Let’s play devil’s advocate for a moment. While the immediate backlash to Musk’s political venture is loud and justified, there’s a case to be made that his push could indirectly benefit tech and blockchain spaces. If his party succeeds in curbing bloated government spending—a sticking point in his feud with Trump—it might create a leaner fiscal environment where decentralized projects thrive without overbearing regulation or wasteful subsidies propping up legacy systems. Historically, business moguls entering politics, like Ross Perot in the ‘90s, have shifted discourse even if they didn’t win outright. Musk’s platform, if it gains legs, could force lawmakers to reckon with tech-driven disruption, including crypto, as a voter issue. For more on the details of this political move, check out the announcement and investor reactions.

That’s the optimistic spin. The harsh reality is that Musk’s track record on delivering for Tesla shareholders lately doesn’t inspire confidence that he’ll pull off a political miracle without collateral damage. With Tesla’s competitive edge dulling and investor trust fraying, this gamble feels more like hubris than strategy. The disparity stings too—Musk’s financial insulation via SpaceX means he can afford to roll the dice, while retail investors, many of whom bought into his vision of a greener, freer future, bear the brunt. For a community that champions fairness alongside disruption, that imbalance grates. Some expert opinions on Tesla’s decline and Musk’s ambitions echo this frustration.

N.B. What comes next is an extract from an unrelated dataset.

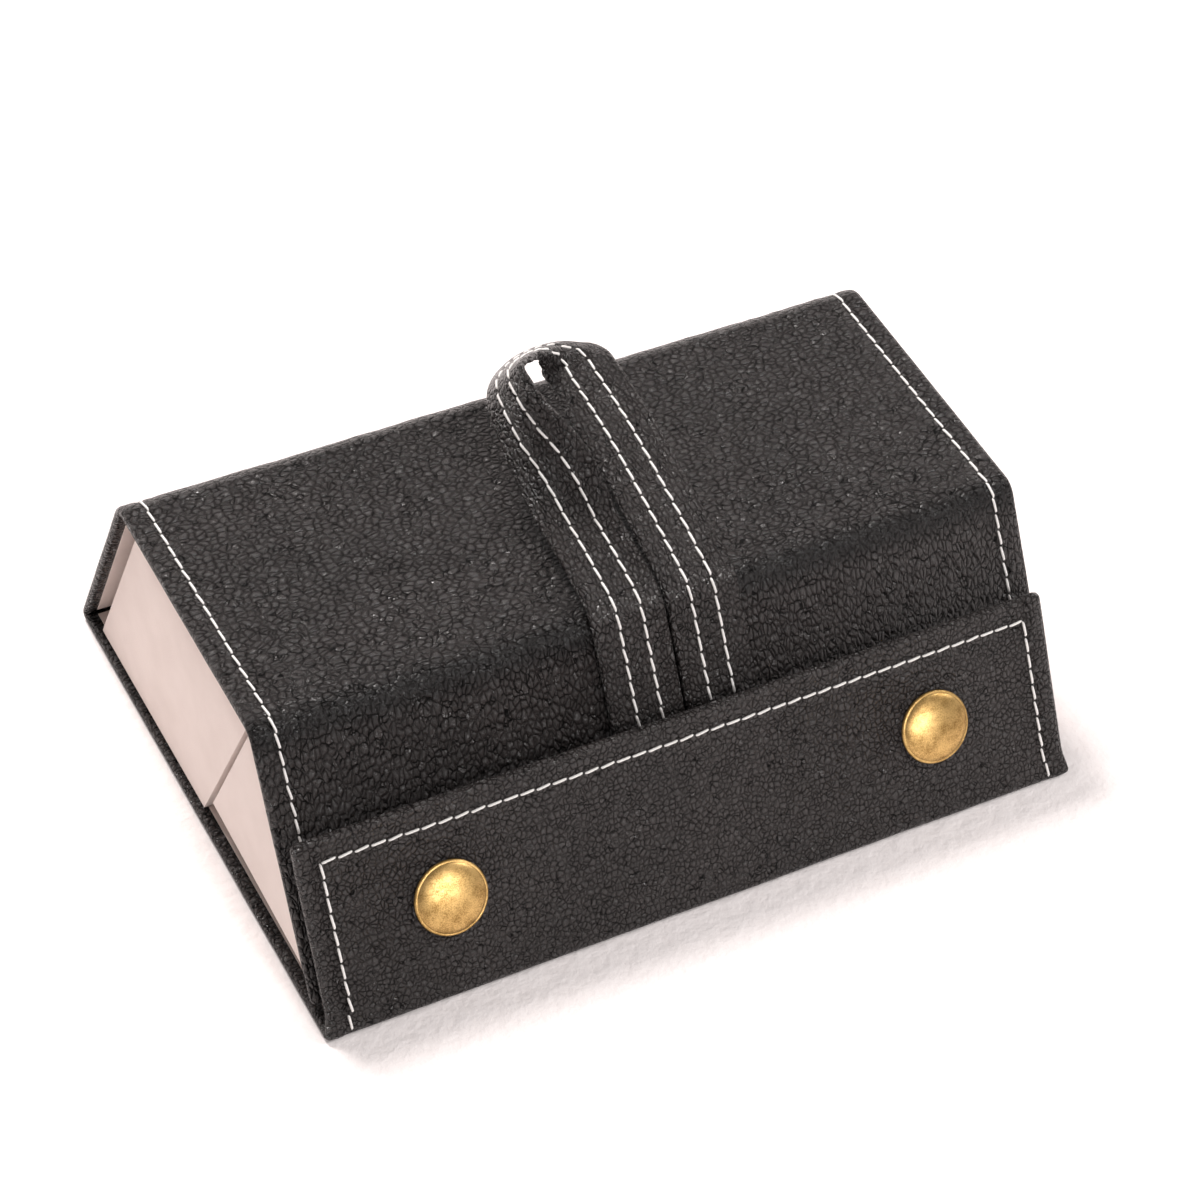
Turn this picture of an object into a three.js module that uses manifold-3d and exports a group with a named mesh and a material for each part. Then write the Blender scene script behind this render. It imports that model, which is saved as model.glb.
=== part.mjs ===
// Folding leatherette jewelry box: two open trays roll up inside one stitched cover strip.
// Millimetres, +Z up. X runs along the length, -Y is the front. The origin is the middle of
// the base's underside. The cover strip runs flap - base - back - top - front, and each piece
// of it is a thin board with leather turned round its edges.

import * as THREE from 'three';
import { mergeVertices } from 'three/addons/utils/BufferGeometryUtils.js';
import Module from 'manifold-3d';

// ---- driving dimensions -------------------------------------------------------------------
const LENGTH = 168;            // base and cover, along X
const DEPTH = 124.4;           // base, between the sharp corners of its folds
const BACK_RIDGE = [40, 52];   // outer corner of back and top panels (y, z)
const FRONT_RIDGE = [-24.5, 51];    // outer corner of top and front panels
const FRONT_FOOT = [-55, 3.6];       // lower end of the front panel's outer face
const FLAP_TIP = [-41.1, 35.5];     // upper end of the flap's outer face
const FLAP_LENGTH = 166;       // flap, along X

// layers of a panel, counted inward from its outer face
const LEATHER = 0.5;
const LAYER_GAP = 0.15;
const BOARD = 0.9;
const FACING = 0.4;            // lining, or the turned-over leather beside it
const PANEL = LEATHER + LAYER_GAP + BOARD + LAYER_GAP + FACING;
const BOARD_TOP = LEATHER + LAYER_GAP;
const BOARD_UNDER = BOARD_TOP + BOARD;
const FACING_TOP = PANEL - FACING;

const TURN_IN = 2.2;           // width of leather that shows round a board's inner face
const RIDGE_RADIUS = 5;        // outer radius of the cover where it bends over a ridge
const FRONT_FOLD_RADIUS = 1.2; // outer radius of the fold at the base's front edge
const SPINE_FOLD_RADIUS = 1.75;     // and at its back edge
const FOLD_RUN = 3.6;          // how far a fold strip runs up the panel it carries
const FOLD_UNDER = 3.6;        // how far a fold strip runs under the base
const BUTT_GAP = 0.3;          // gap where two pieces meet edge to edge
const SIDE_GAP = 0.2;          // gap where two pieces lie side by side

const TRAY_WALL = 2;
const TRAY_FLOOR = 0.8;
const TRAY_INSET = 1.5;        // end walls stand in from the ends of the cover
const TRAY_CLEAR = 0.3;        // rear tray's open edge above the base lining

const SNAP_SPREAD = 54.1;      // snap centres from the middle, along X
const SNAP_RISE = 21.1;        // snap centres from the flap's lower edge, up its outer face
const CAP_RADIUS = 7.7;
const CAP_HEIGHT = 2.3;
const POST_RADIUS = 1.5;
const HOLE_RADIUS = 1.8;

const STRAP_WIDTH = 16;
const STRAP_THICK = 1.2;
const STRAP_MIDDLE = 3.1;      // middle of the two strap legs, along X
const LEG_SPREAD = 8.2;        // each leg's middle from the strap's middle
const STRAP_END = 31;          // lower ends of the strap, down the front panel from its ridge
const LEG_START = 6.7;         // where a leg's length is counted from, down from the ridge
const LOOP_ROOT = 12;          // the loop swings from here, just behind the ridge
const LOOP_LOW_PITCH = 12;     // slope of a leg just behind the ridge, in degrees
const STATIONS_PER_KNOT = 4;
const RIDGE_BEND = [4, 11.5];   // stretch of a leg that bends over the ridge

// The loop's free part: points on the strap's outer edge, each with the direction across the
// strap from there. The left leg turns on edge, its inner edge up; the strap rolls round the far
// end and comes back flat as the right leg.
const LOOP_EDGE = [
  [[-13.1, -13.5, 55.0], [1, 0, 0]],
  [[-13.1, -5.5, 56.2], [1, 0, 0.03]],
  [[-13.1, 1.0, 57.2], [0.95, -0.03, 0.28]],
  [[-13.1, 6.5, 59.2], [0.74, -0.10, 0.66]],
  [[-13.0, 12.0, 61.8], [0.46, -0.20, 0.87]],
  [[-12.7, 18.0, 65.0], [0.29, -0.34, 0.89]],
  [[-11.6, 23.5, 67.1], [0.19, -0.45, 0.88]],
  [[-8.1, 28.5, 66.6], [0.10, -0.58, 0.81]],
  [[-2.0, 33.0, 65.7], [-0.10, -0.70, 0.71]],
  [[5.2, 36.0, 64.2], [-0.37, -0.70, 0.61]],
  [[12.0, 37.0, 62.8], [-0.66, -0.58, 0.48]],
  [[17.4, 35.2, 62.3], [-0.90, -0.36, 0.26]],
  [[19.3, 31.3, 63.0], [-0.99, -0.13, 0.05]],
  [[19.3, 26.5, 63.3], [-1, 0, 0]],
  [[19.3, 19.0, 62.6], [-1, 0, 0]],
  [[19.3, 9.3, 61.3], [-1, 0, 0]],
  [[19.3, -0.8, 58.9], [-1, 0, 0]],
  [[19.3, -11.2, 56.2], [-1, 0, 0]],
];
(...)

Key Takeaways and Burning Questions

  • What caused Tesla’s staggering $68 billion market cap loss?
    Elon Musk’s announcement of a new political party to influence legislation sparked a 6.9% stock drop on Monday, as investors fear his distraction during a pivotal time for Tesla.
  • Why is Musk venturing into politics, and what’s his endgame?
    Frustrated by deficit spending and specific laws, Musk aims to flip 2-3 Senate seats and 8-10 House districts to ensure legislation aligns with “the true will of the people.”
  • How do broader market conditions worsen Tesla’s situation?
    Trump’s tariffs on 14 countries, directly costing US consumers and companies, combined with declines in the Dow, S&P 500, and Nasdaq, create a hostile backdrop for Tesla’s recovery.
  • Are investors and analysts overreacting to Musk’s political shift?
    While analysts like Danny Ives highlight investor exhaustion, others like Adam Parker suggest the sell-off could be temporary, driven by market confusion and pre-earnings jitters.
  • What’s the potential impact on cryptocurrency markets?
    Musk’s distraction could reduce his influence on Bitcoin and Dogecoin sentiment, potentially cooling speculative hype while raising questions about his stance on crypto regulation.
  • Could Musk’s political push shape the future of decentralized tech?
    If successful, his party might challenge government overreach, benefiting blockchain innovation, though his current focus risks sidelining immediate crypto advocacy.

As Musk bets big on political influence over product delivery, are we witnessing a decentralization of his own focus—or just a billionaire’s overreach? Only time, and the unforgiving markets, will tell. For now, Tesla investors and crypto watchers alike are left navigating the turbulence of a visionary who might just be flying too close to the sun, as noted in reports of Musk standing by his controversial decisions.